No Wikipedia observei um aprofundamento interessante e que merece ser estudado. Falo sobre isso após assistir um documentário sobre o Paquistão no Discovery. Confesso que andar pelas suas ruas, ainda que virtualmente, me deu novos olhos sobre o povo e me lembrou que nação, pequenos grupos e governo são elementos diferentes dentro da mesma equação.
O que nos foi mostrado foi a vida de gente comum, longe dos estereótipos que acostumamos a ver em filmes e reportagens feitas de alto de hotéis. Mas o ponto em questão, a violência que vi e da qual quero falar não vem da guerra em grandes proporções e seus mísseis inteligentes. Em dado momento a reportagem nos leva a conhecer um salão de beleza. Chicoso, se eu ligasse a tevê naquele momento eu diria que aquele ambiente podia ser Paris ou Milão. Mas os olhos grandes e penetrantes das mulheres não negam: estamos no oriente.
O diferencial do salão está no atendimento que faz a um tipo especial de mulher. Quando as vi fazendo escovas e tinturas, voltei meus olhos com horror e dor. Eu vi algo que já sabia, mas que a pasteurização da notícia não nos deixa enxergar. Duas, três, quatro dentre centenas de mulheres em todo o país, com o rosto derretido por ácido. Um soluço nasceu e brotou no meu peito, talvez uma lembrança do tempo em que fui, seqüestrado, queimado e chicoteado e morto no decorrer das eras. Essa lembrança corre no sangue e ali, diante daquela mulher presa em seu próprio país e agora em seu próprio corpo desfigurado, eu chorei.

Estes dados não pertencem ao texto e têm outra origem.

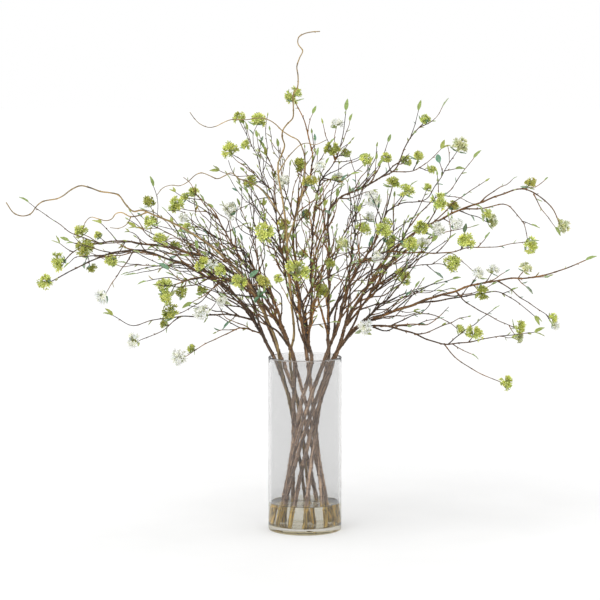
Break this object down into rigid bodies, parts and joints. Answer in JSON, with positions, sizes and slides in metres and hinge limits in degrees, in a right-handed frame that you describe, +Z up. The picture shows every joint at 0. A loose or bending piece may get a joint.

Chorei por ela e por mim, por hoje e por ontem. E pelo caminho que ainda temos que enfrentar até que ações assim sejam eliminadas. O crime destas mulheres foi ter uma opinião discordante. E um ato de violência lhes foi imputado. Mas não há ato de justiça capaz de reverter o processo, ou seja, devolver-lhes o rosto e a vida roubadas. É um crime sem justiça. Talvez com punição ou ato de vingança, mas não haverá justiça. Sempre comento sobre o corpo, e que como é impossível amar algo tão gigantesco como a Terra se somos incapazes de amar aquilo que temos ao alcance das mãos, a começar por nós mesmos.
Somos capazes de atos de justiça em nosso cotidiano, reparando males feitos ou ao menos diminuindo sua intensidade. Males feitos a nós e aos outros. Convém analisar as ações e remedia-las em curto prazo. Em longo prazo, evita-las.
Saúde, amizade, liberdade.
Conheça mais sobre o sistema de apoio as mulheres vítimas deste tipo de abuso no site da Fundação Depilex.
E principalmente não interiorize a violência! Não permita que as cicatrizes cheguem a sua alma! Que as lágrimas de Deméter e Perséfone a lavem para que se renove a cada ciclo!